— start Exercise inputs —

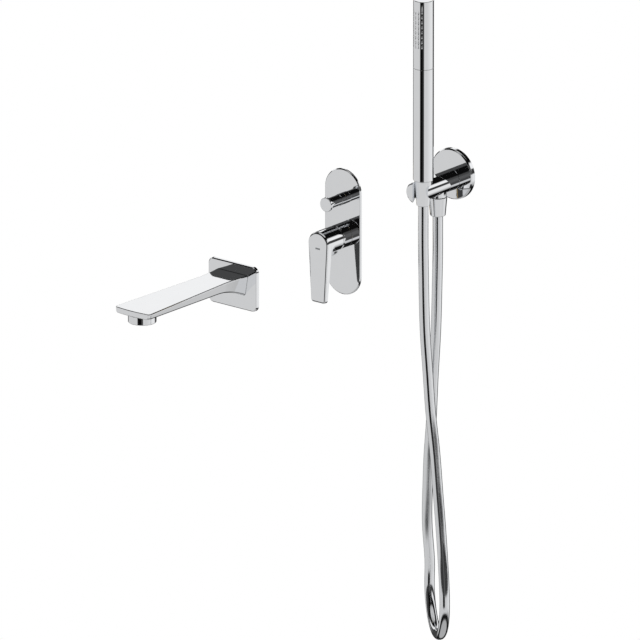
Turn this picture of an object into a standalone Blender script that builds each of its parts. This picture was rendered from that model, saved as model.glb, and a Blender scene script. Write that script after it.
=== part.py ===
"""Wall mounted bath faucet: a bath spout, a built-in mixer with a pull-out diverter, and a shower
outlet elbow that holds a stick hand shower on its hose. All three stand on one wall.

The wall's face is the plane y = 0. The room is at -y, +x is to the right as one faces the wall and
+z is up. The origin is on the wall's face, midway between the lever's axis and the diverter's axis.
Lengths are metres. "Out" is the distance from the wall's face into the room.
"""

import math

import bmesh
import bpy
import numpy as np
from mathutils import Matrix, Vector

GAP = 0.0003  # between surfaces that touch on the real object
BEYOND = 0.002  # how far a cutter runs past the face it opens
FINE = 32  # sides of the large round pieces
COARSE = 16  # sides of the small and the hidden round pieces
NEARLY = 0.999  # keeps two arcs of a full round end from sharing a point

# Standard fittings
HALF_INCH_RADIUS = 0.0104  # G1/2 male thread
HOLE_CLEARANCE = 0.0005  # round a thread that passes through a plate
THREAD_WATERWAY = 0.0065
GROOVE_DEPTH = 0.0014
GROOVE_WIDTH = 0.0024
SCREW_RADIUS = 0.0022
SCREW_LENGTH = 0.006

# Seals behind the wall plates
GASKET_INSET = 0.004
GASKET_WIDTH = 0.005
GASKET_DEPTH = 0.0015

# Mixer
VALVE_SPACING = 0.0484
LEVER_AXIS = -VALVE_SPACING / 2
DIVERTER_AXIS = VALVE_SPACING / 2
MIXER_PLATE_WIDTH = 0.058
MIXER_PLATE_HEIGHT = 0.166
MIXER_PLATE_CENTRE = -0.0195
MIXER_PLATE_THICKNESS = 0.003
MIXER_PLATE_BEVEL = 0.0012

NECK_RADIUS = 0.0146
NECK_REACH = 0.0146
NECK_WALL = 0.0018
SLEEVE_WALL = 0.0011
SLEEVE_REACH = 0.0186
SLEEVE_LIP = 0.0014
SLEEVE_CHAMFER = 0.0012
SLEEVE_MOUTH_RADIUS = 0.0112

CARTRIDGE_FRONT = 0.0090
CARTRIDGE_LENGTH = 0.0370
CARTRIDGE_WALL = 0.0020
CARTRIDGE_FLOOR = 0.0100
CARTRIDGE_NUT_LENGTH = 0.0050
DISC_THICKNESS = 0.0032
MOVING_DISC_RADIUS = 0.0085
PORT_RADIUS = 0.0022
PORT_CIRCLE = 0.0066

LEVER_PIVOT_OUT = 0.0040
LEVER_LIFT = math.radians(25)
STEM_WIDTH = 0.0060
STEM_TAIL = 0.0080
STEM_REACH = 0.0420
PIN_RADIUS = 0.0012

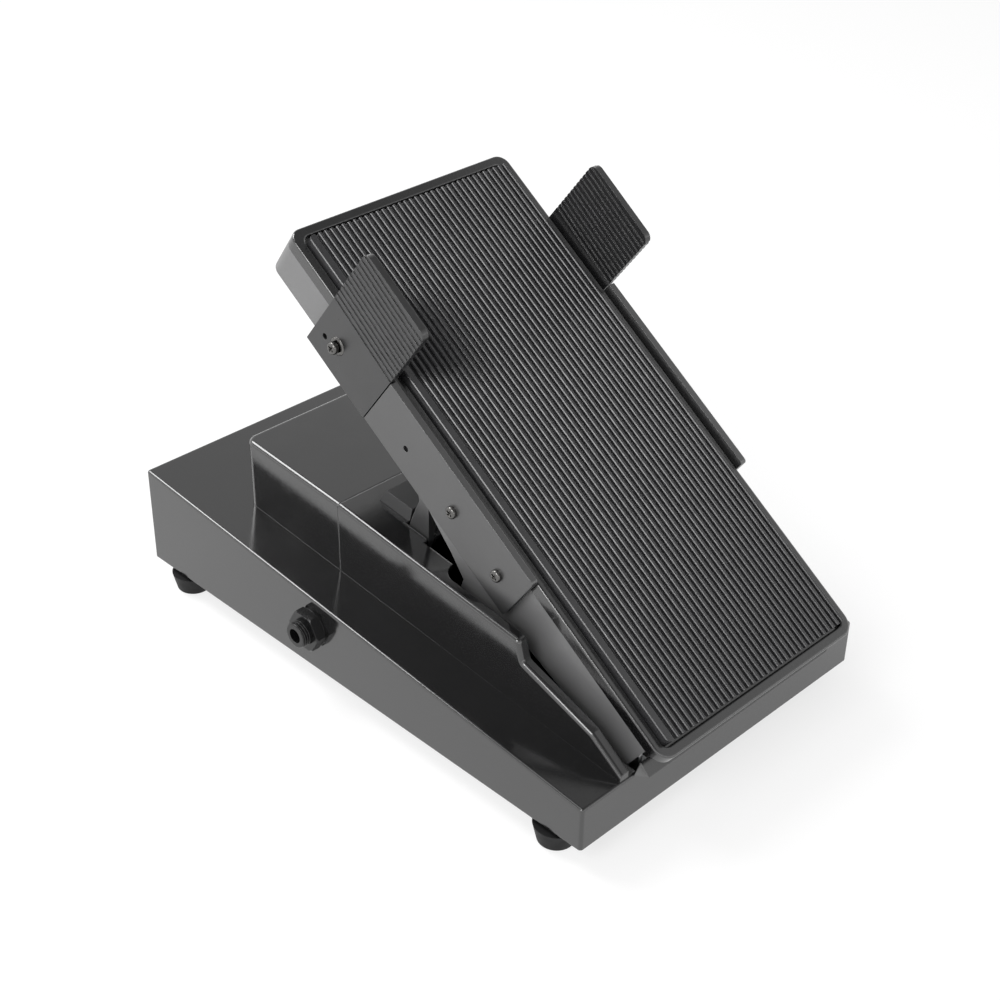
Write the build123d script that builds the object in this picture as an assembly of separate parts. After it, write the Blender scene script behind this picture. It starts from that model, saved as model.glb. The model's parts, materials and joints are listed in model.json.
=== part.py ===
# Expression pedal: a folded wedge case with a raised hood, a tilting treadle and two side kick paddles.
# The case frame has X to the right, Y from the heel to the toe and Z up, with its corner at the front left.
# The treadle frame has x to the right, y along the tread from heel to toe and z out of the tread.
from build123d import *
import math
import os

# Case
case_length = 262.0
case_width = 164.0
case_front_height = 19.7
case_rear_height = 45.5
sheet = 1.5
case_corner_radius = 1.4
case_edge_radius = 1.1
inner_corner_radius = 0.5
inner_edge_radius = 0.3
lip_start = 27.7
lip_full = 37.0
lip_height = 12.8
lip_depth = 4.6
opening_left = 30.0
opening_right_inset = 10.0
opening_rear = 200.0
flange_width = 9.0
flange_height = 9.0
flange_inset = 34.0
base_screw_inset = 48.0
base_gap = 0.3

# Feet
foot_height = 10.5
foot_neck_height = 2.0
foot_neck_radius = 5.0
foot_radius = 9.3
foot_tip_radius = 7.4
foot_tip_round = 1.2
foot_side_inset = 7.0
foot_end_inset = 18.5
foot_bore_radius = 4.6
foot_bore_depth = 4.0

# Hood
hood_left = 21.0
hood_right_inset = 2.5
hood_wall = 1.6
hood_front = 0.7
hood_rear = 217.0
hood_rear_top = 73.0
hood_seam = 157.0
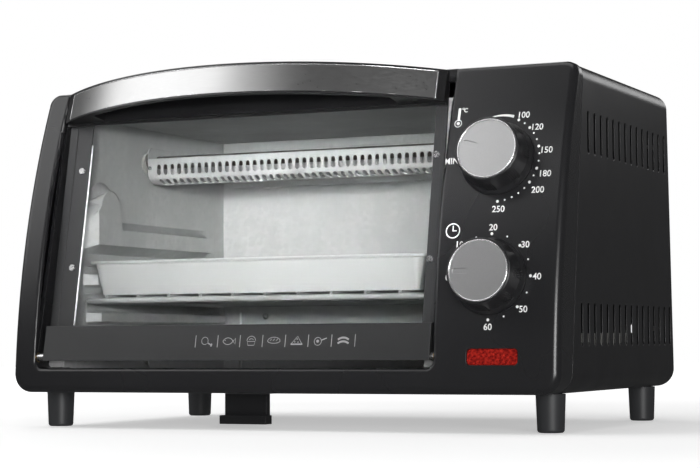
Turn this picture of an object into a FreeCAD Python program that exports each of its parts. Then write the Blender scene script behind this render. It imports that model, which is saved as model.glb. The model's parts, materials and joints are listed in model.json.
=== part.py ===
import FreeCAD, Part
import math
import os
import re
import Sketcher

# A countertop toaster oven. Millimetres, +X to the right seen from the front, +Y to the back, +Z up.
# The origin lies on the surface that the feet stand on, midway in width and in depth.
# Depths named "..._y" count from the bottom front edge of the bezel; place() moves them to the origin.

SIZES = {
    # casing
    "case_width": 360,
    "case_bottom": 22.1,
    "case_top": 213.9,
    "case_depth": 243.4,
    "case_top_depth": 233.4,
    "front_reach": 15.88,
    "rear_reach": 249.62,
    "curve_radius": 520,
    "curve_y": 519.8,
    "curve_z": 7.5,
    "seam_bottom_y": 21.9,
    "seam_top_y": 50.4,
    "seam_gap": 0.8,
    "bezel_wall": 2.5,
    "bezel_top_corner": 8,
    "bezel_bottom_corner": 11.5,
    "bezel_edge": 4.5,
    "shell_sheet": 0.8,
    "shell_top_corner": 10,
    "shell_rear_corner": 7,
    "rear_flange": 18,
    "panel_half": 171.5,
    "panel_bottom": 30,
    "panel_top": 206,
    "panel_clip": 7,
    # door opening and lamp opening of the bezel
    "opening_left": -163.6,
    "opening_right": 104.3,
    "opening_bottom": 36.9,
    "opening_corner": 4.5,
    "opening_edge": 2,
    "top_rail_bottom": 206,
    "top_rail_depth": 5,
    "lamp_x": 140.3,
    "lamp_z": 43.45,
    "lamp_width": 30,
    "lamp_height": 8.7,
    "lamp_corner": 1.8,
    "lamp_gap": 0.4,
    # vents
    "vent_width": 4.6,
    "upper_vent_bottom": 161,
    "upper_vent_top": 186.5,
    "upper_vent_y": 59,
    "upper_vent_pitch": 12.35,
    "lower_vent_bottom": 49,
    "lower_vent_top": 74.5,
    "lower_vent_y": 43,
    "lower_vent_pitch": 12.37,
    # feet
    "foot_x": 164.3,
    "front_foot_y": 31.8,
    "rear_foot_y": 214.6,
    "foot_top_radius": 8.65,
    "foot_bottom_radius": 7.85,
    "foot_edge": 1.8,
    # cavity
    "cavity_left": -152,
    "cavity_right": 93,
    "cavity_top": 197,
    "cavity_back_y": 228,
    "sheet": 0.8,
    "rear_band_bottom": 164,
    "rear_band_top": 191,
    "mouth_offset": 8.5,
    "ridge_depth": 8,
    "heater_y": 119,
    "upper_heater_z": 174,
    "lower_heater_z": 45,
    "heater_radius": 4.2,
    "guard_left": -142.7,
    "guard_half": 15,
    "guard_flat": 6,
    "guard_lip": 1.6,
    "guard_hip": 6,
    "guard_floor": 15,
    "guard_end_top": 9.1,
    "guard_slot": 2.9,
    "guard_pitch": 5.15,
    # door
    "door_x": -29.6,
    "door_y": 9.9,
    "door_z": 52,
    "door_tilt": 10.76,
    "pivot_y": 5,
    "pivot_z": 43.8,
    "pin_radius": 1.4,
    "pin_collar": 2.6,
    "glass_setback": 1.6,
    "glass_thickness": 3.2,
    # handle
    "handle_half": 127.7,
    "handle_bow": 40.6,
    "handle_lift": 8.6,
    "handle_tilt": 18,
    "handle_height": 20.1,
    "handle_y": 28.5,
    "handle_z": 193.7,
    "handle_end": 2.9,
    "handle_back": 5.7,
    "screw_x": 109,
    "screw_height": 149.2,
    # mains lead's inlet
    "gland_x": 150,
    "gland_z": 60,
    "gland_bore": 3.6,
    # controls
    "control_x": 137.5,
    "thermostat_y": 21.7,
    "thermostat_z": 156.8,
    "thermostat_tilt": 14.5,
    "timer_y": 6.35,
    "timer_z": 88.8,
    "timer_tilt": 9.2,
    "bracket_setback": 12.7,
    "bracket_bend_z": 108.7,
    "shaft_radius": 3,
    "knob_radius": 22,
    "knob_face_radius": 18.9,
    "knob_height": 19,
    # shelves
    "rack_z": 79.3,
    "rack_wire": 1.75,
    "rack_front_y": 33,
    "rack_back_y": 220,
    "tray_bottom": 83,
    "tray_rim": 104.5,
    "tray_half": 117,
    "tray_front_y": 32,
    "tray_back_y": 219,
    "tray_sheet": 1.2,
    "crumb_z": 21.1,
    "crumb_sheet": 0.6,
    "crumb_half": 118,
    "crumb_front_y": 44,
    "crumb_back_y": 224,
    "tab_half": 14.15,
    "tab_y": 28,
}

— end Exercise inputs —

→ **Task details**
Please reproduce exactly the lines above, beginning with the first and ending with the line that contains "MIXER_PLATE_BEVEL = 0.0012", and include nothing outside that range.

→ **Full output**
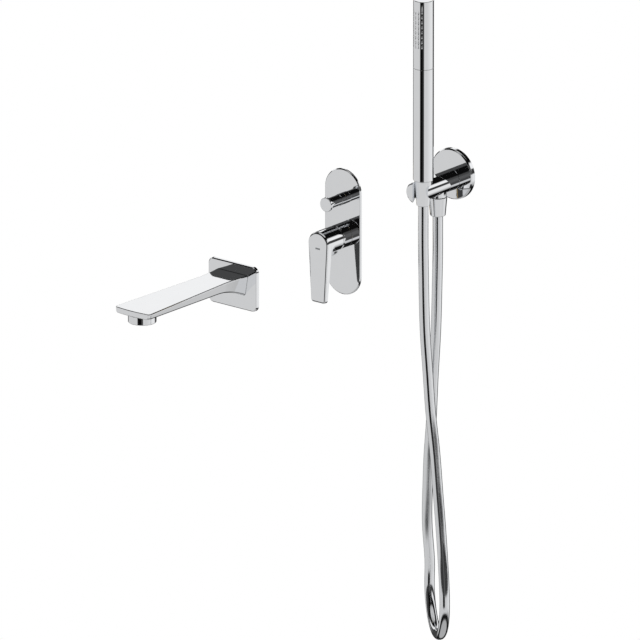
Turn this picture of an object into a standalone Blender script that builds each of its parts. This picture was rendered from that model, saved as model.glb, and a Blender scene script. Write that script after it.
=== part.py ===
"""Wall mounted bath faucet: a bath spout, a built-in mixer with a pull-out diverter, and a shower
outlet elbow that holds a stick hand shower on its hose. All three stand on one wall.

The wall's face is the plane y = 0. The room is at -y, +x is to the right as one faces the wall and
+z is up. The origin is on the wall's face, midway between the lever's axis and the diverter's axis.
Lengths are metres. "Out" is the distance from the wall's face into the room.
"""

import math

import bmesh
import bpy
import numpy as np
from mathutils import Matrix, Vector

GAP = 0.0003  # between surfaces that touch on the real object
BEYOND = 0.002  # how far a cutter runs past the face it opens
FINE = 32  # sides of the large round pieces
COARSE = 16  # sides of the small and the hidden round pieces
NEARLY = 0.999  # keeps two arcs of a full round end from sharing a point

# Standard fittings
HALF_INCH_RADIUS = 0.0104  # G1/2 male thread
HOLE_CLEARANCE = 0.0005  # round a thread that passes through a plate
THREAD_WATERWAY = 0.0065
GROOVE_DEPTH = 0.0014
GROOVE_WIDTH = 0.0024
SCREW_RADIUS = 0.0022
SCREW_LENGTH = 0.006

# Seals behind the wall plates
GASKET_INSET = 0.004
GASKET_WIDTH = 0.005
GASKET_DEPTH = 0.0015

# Mixer
VALVE_SPACING = 0.0484
LEVER_AXIS = -VALVE_SPACING / 2
DIVERTER_AXIS = VALVE_SPACING / 2
MIXER_PLATE_WIDTH = 0.058
MIXER_PLATE_HEIGHT = 0.166
MIXER_PLATE_CENTRE = -0.0195
MIXER_PLATE_THICKNESS = 0.003
MIXER_PLATE_BEVEL = 0.0012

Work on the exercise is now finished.